> [THE REQUEST]:
Only the lines between the line with "Model this object" and the line with "FLAP_PIN = 1.2", together with those two lines themselves, are to be copied exactly.

═══

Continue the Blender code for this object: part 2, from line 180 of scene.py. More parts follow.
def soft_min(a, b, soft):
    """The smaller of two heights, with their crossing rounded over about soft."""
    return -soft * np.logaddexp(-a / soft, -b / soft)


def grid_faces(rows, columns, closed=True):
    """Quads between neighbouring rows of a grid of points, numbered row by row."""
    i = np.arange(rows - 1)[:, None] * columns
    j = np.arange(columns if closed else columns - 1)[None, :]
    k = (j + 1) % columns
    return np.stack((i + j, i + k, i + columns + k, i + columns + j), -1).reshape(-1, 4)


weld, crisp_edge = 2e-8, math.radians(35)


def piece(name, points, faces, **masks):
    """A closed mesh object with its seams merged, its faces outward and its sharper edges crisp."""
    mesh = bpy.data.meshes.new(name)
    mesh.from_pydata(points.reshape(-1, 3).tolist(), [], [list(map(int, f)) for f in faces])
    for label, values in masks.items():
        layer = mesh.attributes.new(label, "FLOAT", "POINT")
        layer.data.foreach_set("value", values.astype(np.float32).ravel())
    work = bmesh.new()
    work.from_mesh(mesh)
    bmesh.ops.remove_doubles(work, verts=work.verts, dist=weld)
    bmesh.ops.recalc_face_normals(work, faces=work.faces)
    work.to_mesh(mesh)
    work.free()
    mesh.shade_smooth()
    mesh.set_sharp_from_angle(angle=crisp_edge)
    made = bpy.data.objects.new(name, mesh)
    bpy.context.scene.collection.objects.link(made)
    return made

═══

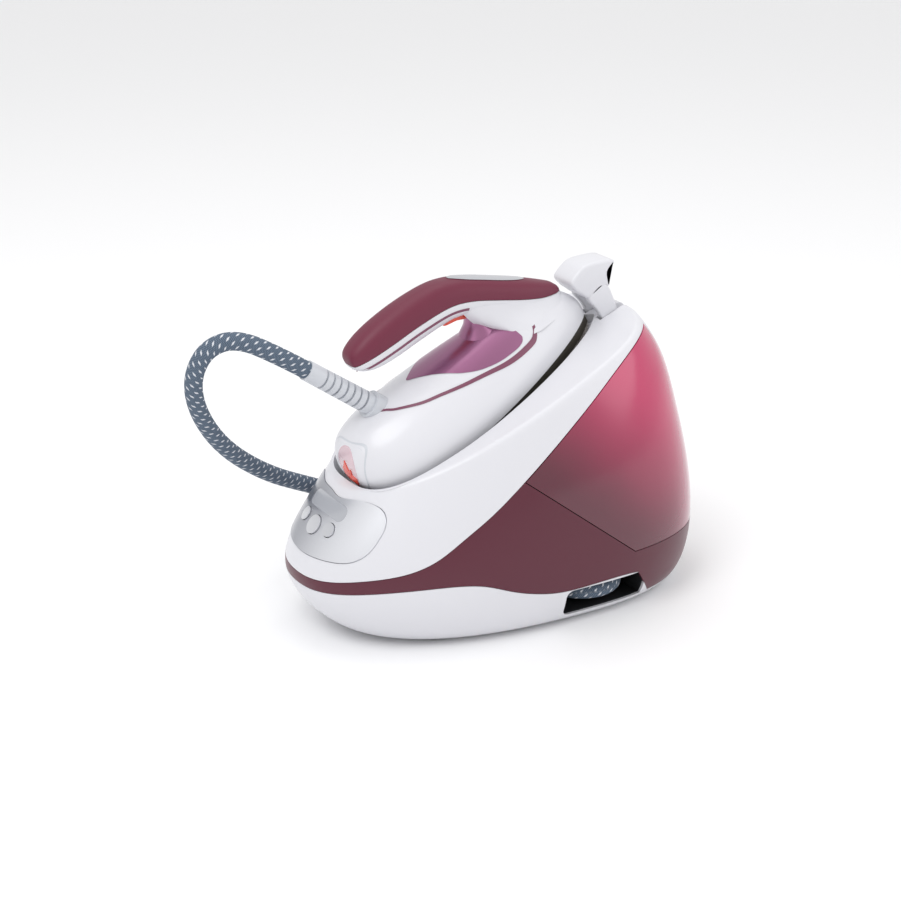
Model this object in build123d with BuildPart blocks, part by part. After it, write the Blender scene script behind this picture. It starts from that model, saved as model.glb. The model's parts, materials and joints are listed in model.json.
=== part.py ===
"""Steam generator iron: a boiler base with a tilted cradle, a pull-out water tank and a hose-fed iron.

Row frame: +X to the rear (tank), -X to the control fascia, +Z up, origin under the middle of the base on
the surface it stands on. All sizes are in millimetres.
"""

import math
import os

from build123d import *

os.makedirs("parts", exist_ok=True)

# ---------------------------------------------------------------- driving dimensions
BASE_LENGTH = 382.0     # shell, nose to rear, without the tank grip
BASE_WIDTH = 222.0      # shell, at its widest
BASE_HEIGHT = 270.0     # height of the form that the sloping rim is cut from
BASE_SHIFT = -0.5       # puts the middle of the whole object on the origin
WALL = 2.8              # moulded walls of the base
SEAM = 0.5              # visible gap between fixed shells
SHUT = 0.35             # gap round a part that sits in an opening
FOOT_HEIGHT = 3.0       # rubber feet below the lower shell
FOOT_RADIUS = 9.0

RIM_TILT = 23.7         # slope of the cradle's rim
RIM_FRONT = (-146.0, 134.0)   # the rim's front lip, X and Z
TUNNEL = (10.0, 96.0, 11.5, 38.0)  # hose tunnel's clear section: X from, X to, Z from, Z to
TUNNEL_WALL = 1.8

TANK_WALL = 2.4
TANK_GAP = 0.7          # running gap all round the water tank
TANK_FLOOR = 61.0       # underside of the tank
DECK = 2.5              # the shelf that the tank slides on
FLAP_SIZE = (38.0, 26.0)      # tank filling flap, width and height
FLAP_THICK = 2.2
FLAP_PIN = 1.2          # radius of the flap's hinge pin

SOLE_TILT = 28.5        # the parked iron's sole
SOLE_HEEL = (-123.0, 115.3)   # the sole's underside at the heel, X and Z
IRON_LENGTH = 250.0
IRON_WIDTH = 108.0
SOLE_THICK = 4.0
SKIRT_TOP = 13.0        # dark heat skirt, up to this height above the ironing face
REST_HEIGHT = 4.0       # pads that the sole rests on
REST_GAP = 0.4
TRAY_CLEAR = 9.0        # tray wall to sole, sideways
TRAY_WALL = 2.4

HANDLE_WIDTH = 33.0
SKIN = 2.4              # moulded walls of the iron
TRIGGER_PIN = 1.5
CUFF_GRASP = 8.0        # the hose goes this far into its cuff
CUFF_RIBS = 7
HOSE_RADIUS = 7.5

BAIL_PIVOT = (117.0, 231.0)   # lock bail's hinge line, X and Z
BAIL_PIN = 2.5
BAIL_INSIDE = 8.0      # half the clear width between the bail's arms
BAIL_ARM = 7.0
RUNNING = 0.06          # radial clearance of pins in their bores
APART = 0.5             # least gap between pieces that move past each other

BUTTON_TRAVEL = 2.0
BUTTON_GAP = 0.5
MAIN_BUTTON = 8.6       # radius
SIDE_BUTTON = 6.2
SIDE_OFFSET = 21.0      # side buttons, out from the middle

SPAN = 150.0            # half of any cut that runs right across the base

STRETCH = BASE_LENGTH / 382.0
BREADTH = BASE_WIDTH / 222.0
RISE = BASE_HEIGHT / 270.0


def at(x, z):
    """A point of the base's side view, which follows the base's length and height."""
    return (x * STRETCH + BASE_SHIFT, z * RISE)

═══

> [PROBLEM SOLUTION]:
Model this object in build123d with BuildPart blocks, part by part. After it, write the Blender scene script behind this picture. It starts from that model, saved as model.glb. The model's parts, materials and joints are listed in model.json.
=== part.py ===
"""Steam generator iron: a boiler base with a tilted cradle, a pull-out water tank and a hose-fed iron.

Row frame: +X to the rear (tank), -X to the control fascia, +Z up, origin under the middle of the base on
the surface it stands on. All sizes are in millimetres.
"""

import math
import os

from build123d import *

os.makedirs("parts", exist_ok=True)

# ---------------------------------------------------------------- driving dimensions
BASE_LENGTH = 382.0     # shell, nose to rear, without the tank grip
BASE_WIDTH = 222.0      # shell, at its widest
BASE_HEIGHT = 270.0     # height of the form that the sloping rim is cut from
BASE_SHIFT = -0.5       # puts the middle of the whole object on the origin
WALL = 2.8              # moulded walls of the base
SEAM = 0.5              # visible gap between fixed shells
SHUT = 0.35             # gap round a part that sits in an opening
FOOT_HEIGHT = 3.0       # rubber feet below the lower shell
FOOT_RADIUS = 9.0

RIM_TILT = 23.7         # slope of the cradle's rim
RIM_FRONT = (-146.0, 134.0)   # the rim's front lip, X and Z
TUNNEL = (10.0, 96.0, 11.5, 38.0)  # hose tunnel's clear section: X from, X to, Z from, Z to
TUNNEL_WALL = 1.8

TANK_WALL = 2.4
TANK_GAP = 0.7          # running gap all round the water tank
TANK_FLOOR = 61.0       # underside of the tank
DECK = 2.5              # the shelf that the tank slides on
FLAP_SIZE = (38.0, 26.0)      # tank filling flap, width and height
FLAP_THICK = 2.2
FLAP_PIN = 1.2          # radius of the flap's hinge pin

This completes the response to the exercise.